Lebensmittel  verschenken:Wehret dem Wegwerf-Wahn

Warum der Dachauer Christian Brodacz auf Facebook eine Foodsharing-Gruppe gegründet hat.

Von Benjamin Emonts, Dachau

Richtig einkaufen ist manchmal gar nicht so einfach. Gerade wenn der Magen noch leer und die Augen sehr groß sind, läuft man Gefahr, leichtfertig zu viel in seinen Einkaufskorb zu packen. Die Joghurts hüten dann Zuhause den Kühlschrank und die Wurst kommt ihrem Verfallsdatum von Tag zu Tag näher. Der Schluss der Geschichte ist dann meist traurig: Die kostbaren Lebensmittel - sie wandern in den Mülleimer.

Das muss nicht sein, findet der Dachauer Christian Brodacz, 37. Nachdem er kürzlich im Fernsehen eine Dokumentation über Foodsharing gesehen hatte, gründete er am vergangenen Sonntag kurzerhand auf Facebook die erste Foodsharing Gruppe für den Landkreis Dachau. Sie firmiert in dem sozialen Netzwerk unter dem Namen "Foodsharing Landkreis Dachau" und bietet eine Plattform für Menschen, die ihre überschüssigen Lebensmittel lieber verschenken wollen, anstatt sie verfallen und in den Mülleimer wandern zu lassen.

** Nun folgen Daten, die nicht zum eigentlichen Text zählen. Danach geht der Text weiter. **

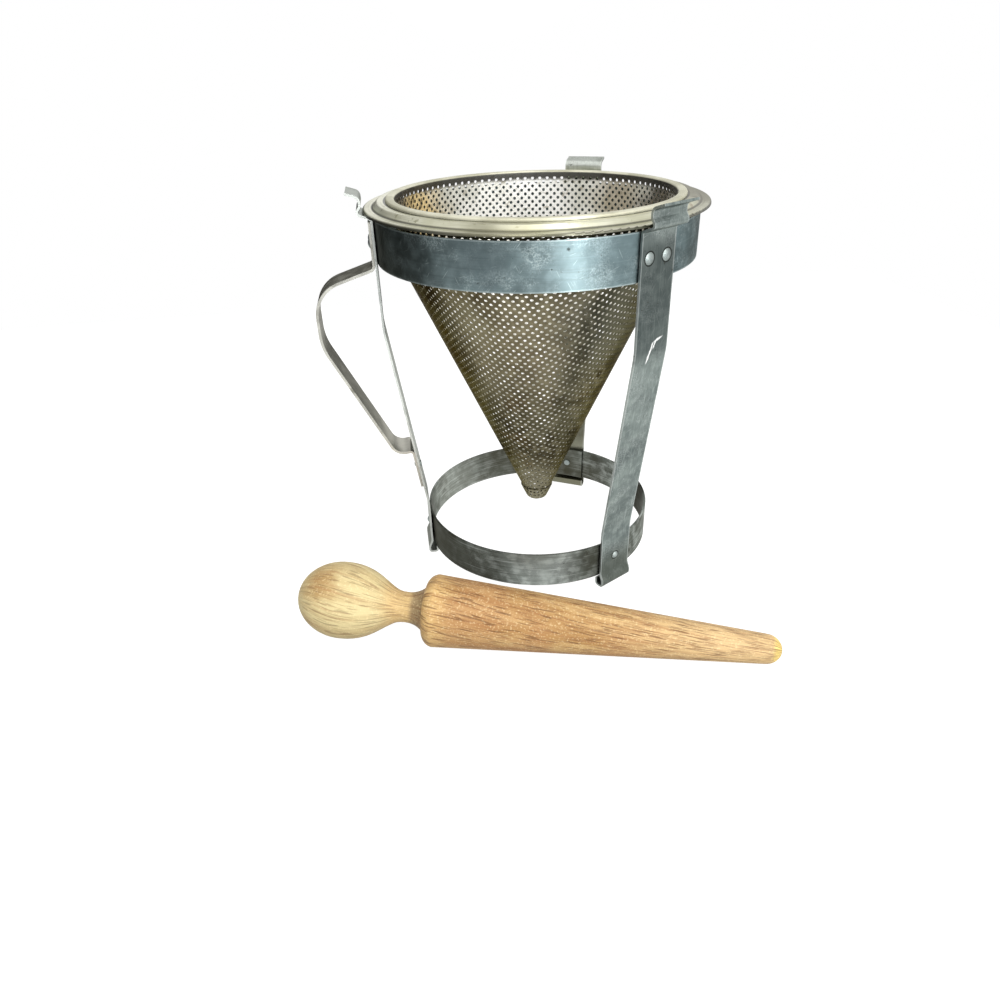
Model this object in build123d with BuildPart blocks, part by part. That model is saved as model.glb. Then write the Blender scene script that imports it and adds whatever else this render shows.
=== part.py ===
# A conical perforated strainer in its three-legged strap stand, with its wooden pestle.
#
# Millimetres, +Z up. The origin is on the table, on the stand's axis.
# The handle points along -X. The three legs are a third of a turn apart.
import os
from math import atan2, cos, degrees, hypot, pi, radians, sin, sqrt, tan

from build123d import *

os.makedirs("parts", exist_ok=True)

# Strap iron that the stand is made of
strap_width = 24.0
strap_thickness = 1.2
handle_strap_width = 21.0
handle_strap_thickness = 1.5
lap_clearance = 0.1

# Stand heights, from the table up
foot_height = 8.0
ring_height = 22.3
band_height = 24.0
stand_height = 216.2

# Rim of the strainer, from the mouth outwards
mouth_radius = 77.25
bead_width = 5.1
rim_flat_width = 4.65
rim_slope_width = 2.7
rim_edge_width = 5.3
flange_radius = mouth_radius + bead_width + rim_flat_width + rim_slope_width + rim_edge_width

# Rim sheet and its levels
rim_thickness = 0.8
rim_edge_depth = 1.6
rim_slope_rise = 2.7
rim_corner_radius = 0.9

# Perforated collar and cone
cone_thickness = 0.7
bead_height = 1.6
bead_outer_bend = 0.9
bead_inner_bend = 1.3
rim_hole_clearance = 0.1
bead_rest_clearance = 0.05
collar_height = 34.5
collar_lap = 5.0
collar_lap_clearance = 0.05
shoulder_bend_radius = 8.0
cone_depth = 195.0
tip_radius = 5.1

# Punched holes, on the real sheet's square lattice but this many times coarser
hole_pitch = 3.35
hole_radius = 0.84
hole_coarseness = 5
hole_sides = 6
hole_border = 2.0
cone_lattice_turn = 52.3
cone_front_angle = -100.7

# Cap on the cone's tip
cap_thickness = 0.8
cap_height = 9.5
cap_lap = 4.5
cap_clearance = 0.05
cap_bend_radius = 2.2

# Stand radii that follow the rim and the cone
band_setback = 5.0
band_outer_radius = flange_radius - band_setback
ring_setback = 16.8
ring_outer_radius = band_outer_radius - ring_setback

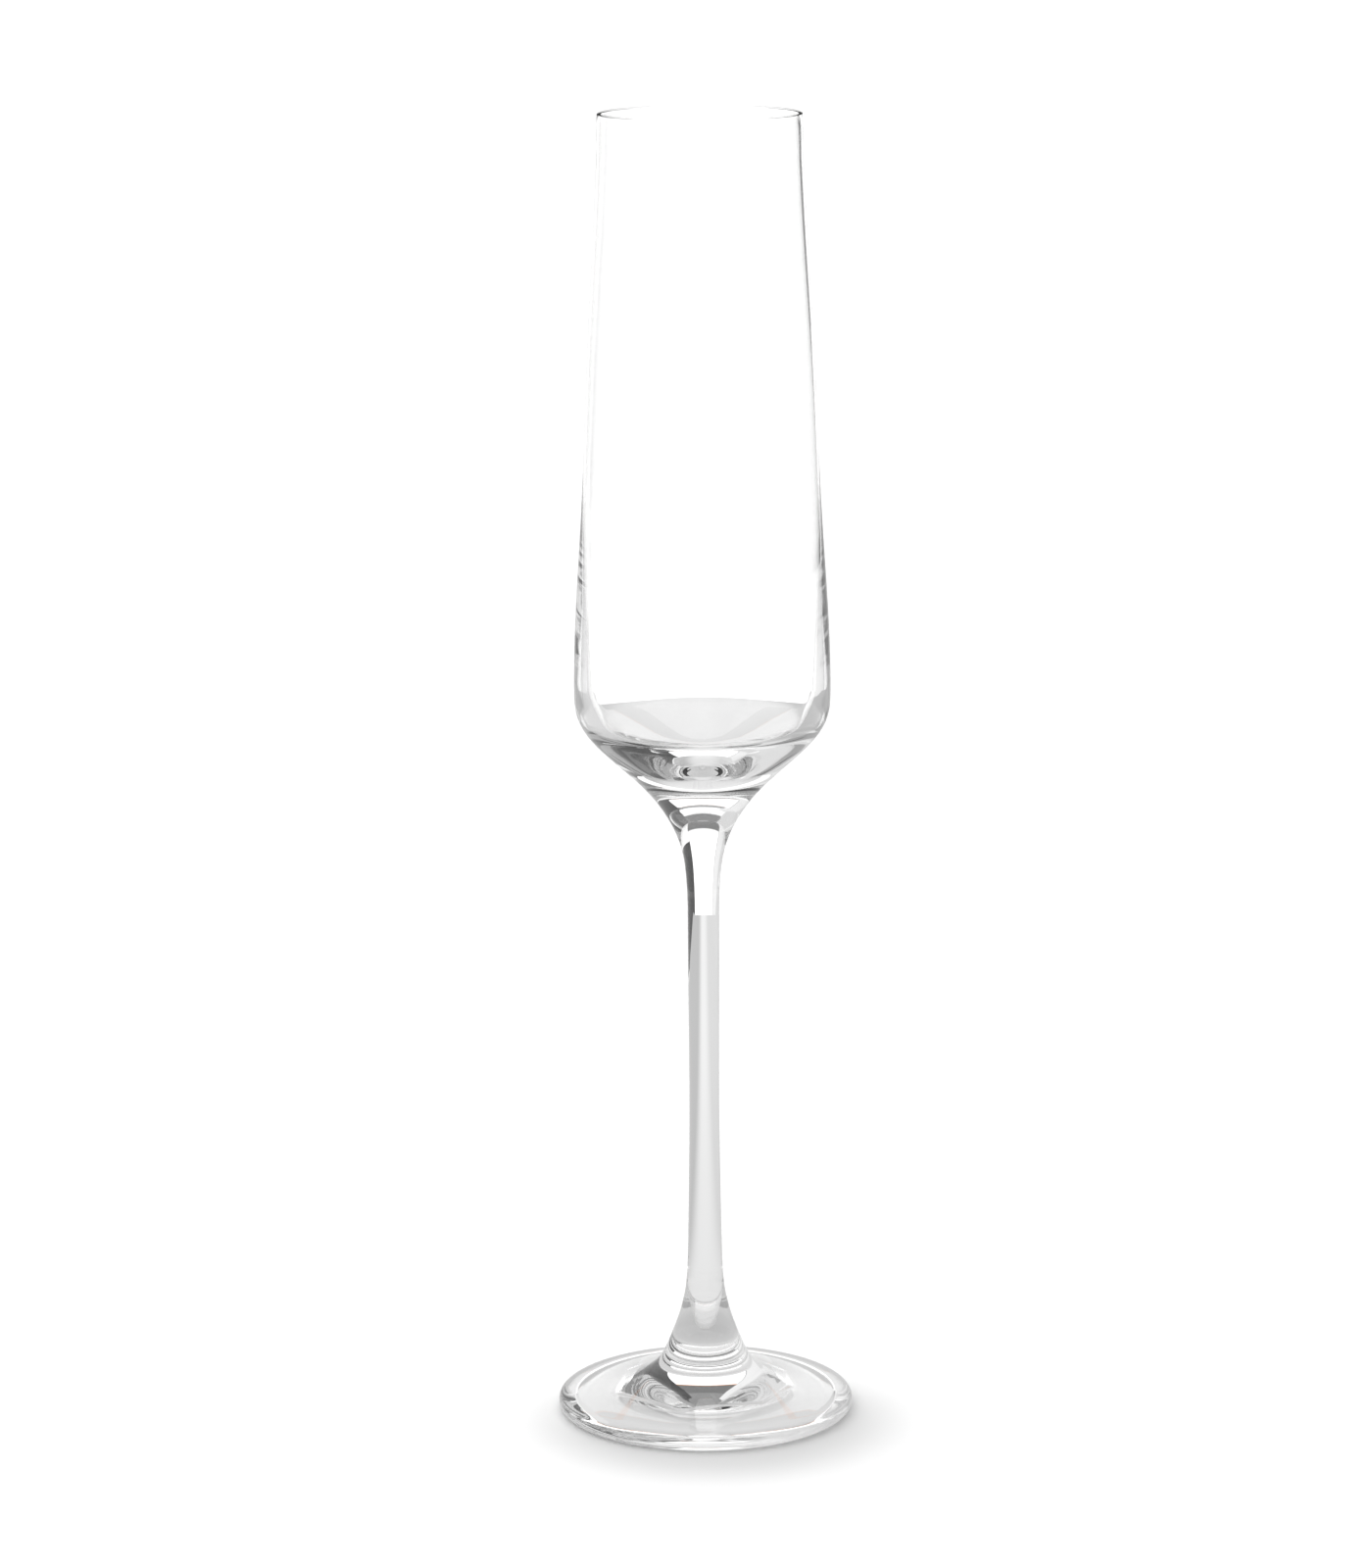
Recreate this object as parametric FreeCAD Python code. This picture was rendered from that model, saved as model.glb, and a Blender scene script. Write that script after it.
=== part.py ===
import FreeCAD
import Part
import os

# Champagne flute, empty, standing upright on its foot.
# Frame: millimetres, +Z up along the axis of revolution, with the origin
# at the centre of the resting plane under the foot.
# Three gathers of clear glass, joined face to face while hot: the blown
# bowl with its drawn-out point, the drawn stem and the pressed foot.

# Driving dimensions.
HEIGHT = 265.0
RIM_RADIUS = 20.2
RIM_WALL = 0.8
CAVITY_FLOOR_HEIGHT = 135.1
CAVITY_FLAT_RADIUS = 5.2
BOWL_SEAM_RADIUS = 3.2
BOWL_SEAM_HEIGHT = 104.0
FOOT_SEAM_RADIUS = 4.7
FOOT_SEAM_HEIGHT = 22.0
FOOT_RADIUS = 30.2
FOOT_EDGE_THICKNESS = 3.8
FOOT_EDGE_WIDTH = 3.2

# Resting ring under the foot, and the hollow inside it.
RING_OUTER_RADIUS = 28.6
RING_INNER_RADIUS = 26.4
HOLLOW_DEPTH = 2.2

# Control points, as (radius, height), that steer the smooth outlines
# between their named ends.  The belly is widest, at a radius of 25.7,
# where the outline passes between the control points at 166 and 144.5.
BOWL_OUTSIDE = [
    (20.3, 252.0),
    (22.5, 222.0),
    (23.5, 190.0),
    (25.4, 166.0),
    (25.8, 150.0),
    (25.6, 144.5),
    (22.0, 139.0),
    (11.6, 130.5),
    (6.3, 123.0),
    (4.0, 117.0),
    (3.4, 111.5),
    (3.2, 107.5),
]
BOWL_INSIDE = [
    (19.5, 252.0),
    (21.8, 222.0),
    (23.2, 190.0),
    (23.8, 176.0),
    (23.4, 162.0),
    (23.1, 153.5),
    (23.0, 149.2),
    (22.0, 144.9),
    (20.2, 142.6),
    (17.0, 141.0),
]
STEM_OUTSIDE = [
    (3.2, 97.0),
    (3.1, 80.0),
    (3.0, 62.0),
    (3.3, 44.0),
    (3.5, 32.0),
    (3.8, 26.5),
    (4.2, 24.0),
]
FOOT_TOP = [
    (5.2, 19.8),
    (6.9, 15.5),
    (8.2, 12.0),
    (10.4, 8.5),
    (14.5, 6.3),
    (20.5, 4.9),
]
FOOT_HOLLOW = [(26.0, 0.2), (22.5, 1.1), (15.0, 2.0), (8.0, HOLLOW_DEPTH)]

UP = FreeCAD.Vector(0.0, 0.0, 1.0)
ORIGIN = FreeCAD.Vector(0.0, 0.0, 0.0)


def at(radius, height):
    """A point of an outline, in the half plane through the axis."""
    return FreeCAD.Vector(radius, 0.0, height)


def line(start, end):
    """A straight edge between two (radius, height) points."""
    return Part.LineSegment(at(*start), at(*end)).toShape()


def curve(control_points):
    """A smooth cubic edge from the first control point to the last."""
    spline = Part.BSplineCurve()
    spline.buildFromPoles([at(*point) for point in control_points], False, 3)
    return spline.toShape()


def half_round(start, middle, end):
    """A circular edge through three (radius, height) points."""
    return Part.Arc(at(*start), at(*middle), at(*end)).toShape()


def turned(edges):
    """The solid made by turning a closed outline once round the axis."""
    outline = Part.Wire(Part.__sortEdges__(edges))
    solid = Part.Face(outline).revolve(ORIGIN, UP, 360.0)
    if solid.ShapeType != "Solid":
        solid = Part.Solid(solid.Shells[0])
    return solid


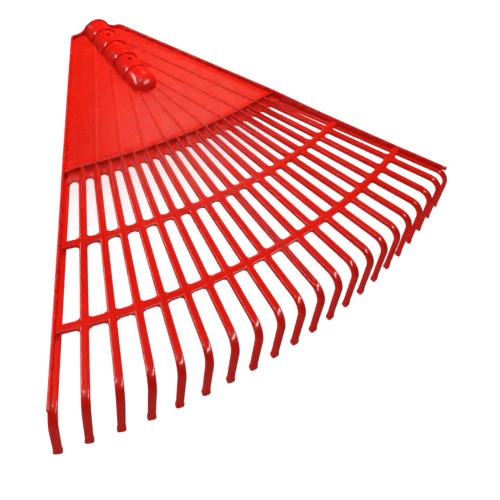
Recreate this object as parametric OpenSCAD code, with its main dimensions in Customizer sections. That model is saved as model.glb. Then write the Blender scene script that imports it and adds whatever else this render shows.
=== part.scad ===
// Head of a fan-shaped leaf rake: one plastic moulding, drawn as its named regions.
// X runs across the fan, Y runs along the handle with the tines towards -Y, Z is up.
// The origin is the centre of the handle socket's mouth. The tops of the tines lie in the plane Z = 0.

/* [Fan] */
// Angle between neighbouring tines
tine_pitch = 2.92; // [2.4:0.02:3]
// Distance from the socket mouth back to the point where the lines of the tines meet
apex_back = 42; // [34:1:52]
// Height of the tine tops above the ground that the tips stand on
tip_drop = 60; // [48:1:72]
// Distance from the apex to the tip of the middle tine
tip_reach = 476; // [456:1:500]
// Radius of the arc that the tips lie on
tip_arc_r = 830; // [690:5:1000]

/* [Tines] */
// Width of a tine
tine_w = 7.2; // [6:0.1:8.6]
// Depth of a tine
tine_d = 5.6; // [4.7:0.1:6.8]
// Radius of the bend on its upper face
bend_r = 20; // [16:1:24]
// Angle that the bend turns through
bend_angle = 80; // [70:1:90]
// Length of the thickened foot at the tip
foot_l = 6; // [5:0.5:8]
// Extra thickness of the foot on every side
foot_lip = 0.7; // [0.5:0.1:1.2]
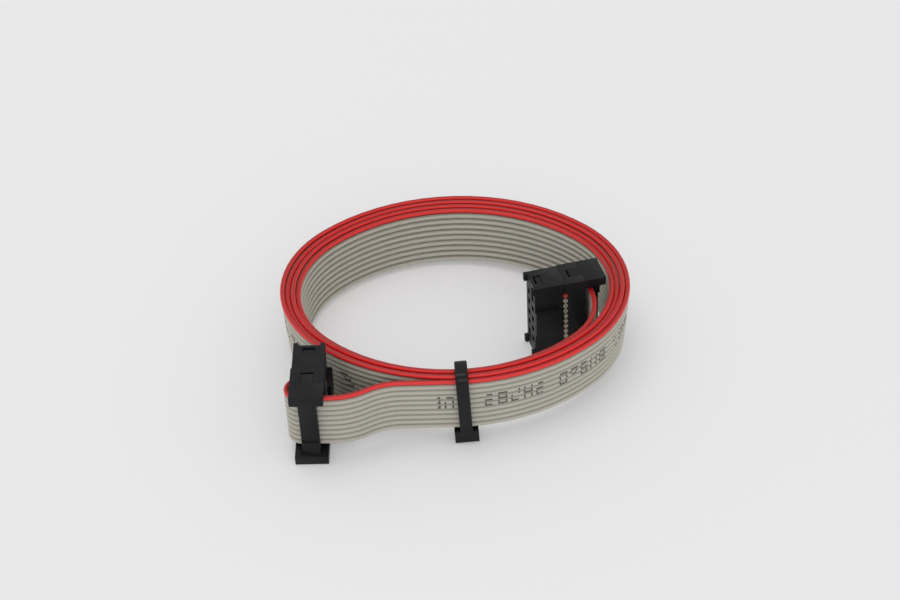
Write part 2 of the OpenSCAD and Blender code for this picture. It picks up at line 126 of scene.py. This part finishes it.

Das Angebot findet viel Lob

Für Städte wie München oder Augsburg gibt es bereits ähnliche Gruppen, in denen reger Verkehr herrscht. Und auch im Landkreis Dachau kommt die Idee offensichtlich hervorragend an. Nach nur einer Woche zählt die Gruppe bereits 225 Mitglieder. In zahlreichen Beiträgen sind die User voll des Lobes. Die Reaktionen reichen von "hammergeil", über "Daumen hoch" bis hin zu "längst überfällig".

Teilnehmen am Foodsharing können allerdings nur Personen, die Mitglied bei Facebook sind. Wer etwas abzugeben hat, stellt in der Gruppe einfach seine Waren online - möglichst mit Bild und Verfallsdatum. Die Modalitäten der Übergabe werden dann entweder über die Kommentarfunktion oder mit einer persönlichen Nachricht verabredet. Christian Brodacz achtet als Administrator penibel darauf, dass keiner eine Gegenleistung geschweige denn Geld für seine übrig gebliebenen Lebensmittel verlangt. "Es soll ja für den guten Zweck sein. Eine Hilfe, für die man nichts verlangt", sagt er.

"Und vielen Dank für die Nüsse"

Nach nur wenigen Tagen registriert Brodacz bereits zufrieden, dass zahlreiche Menschen ihre Lebensmittel in der Facebook-Gruppe anbieten. Er selbst hat gerade Nudeln und Kaffee online gestellt. "Mein Nudelfach quillt über und Kaffee trinke ich nicht - nur Nespresso", schreibt er. Ein Abnehmer war anscheinend schnell gefunden. Sein nächster Post nämlich lautete: "Kaffee wurde auch abgeholt. Und vielen Dank für die Nüsse. Dass sie beim Pokalfinale mehr Glück bringen mögen."

Andere User bieten etwa Bier, Eiweißpulver, Schokoladenhasen oder Babybrei an. Abzuholen ausschließlich im Landkreis Dachau. "Ich will mit der Gruppe den Wegwerf-Wahn in unserer Gesellschaft bekämpfen. Es gibt bei uns alles im Überfluss und keiner müsste hungern. Aber die großen Konzerne schmeißen ja schon eine Banane weg, wenn nur ein paar schwarze Punkte drauf sind", sagt Brodacz. In Frankreich hat die Politik dem Wegwerf-Wahn vor wenigen Monaten bereits ein Ende gesetzt. Der Großhandel darf unverkaufte Nahrungsmittel künftig nicht mehr wegschmeißen, so beschloss das französische Parlament in Paris. Stattdessen sollen die überschüssigen Waren gespendet, als Tiernahrung genutzt oder als Kompost in der Landwirtschafteingesetzt werden. Große Discounter sind inzwischen dazu angehalten, mit karitativen Organisationen zusammenzuarbeiten. Kindern und Jugendlichen soll bereits in der Schule ein verantwortungsvoller Umgang mit Lebensmittel beigebracht werden.

Mit der neuen Foodsharing Gruppe könnte nun auch im Landkreis Dachau ein erster Schritt hin zu einem verantwortungsvollerem Umgang mit Lebensmitteln gemacht werden.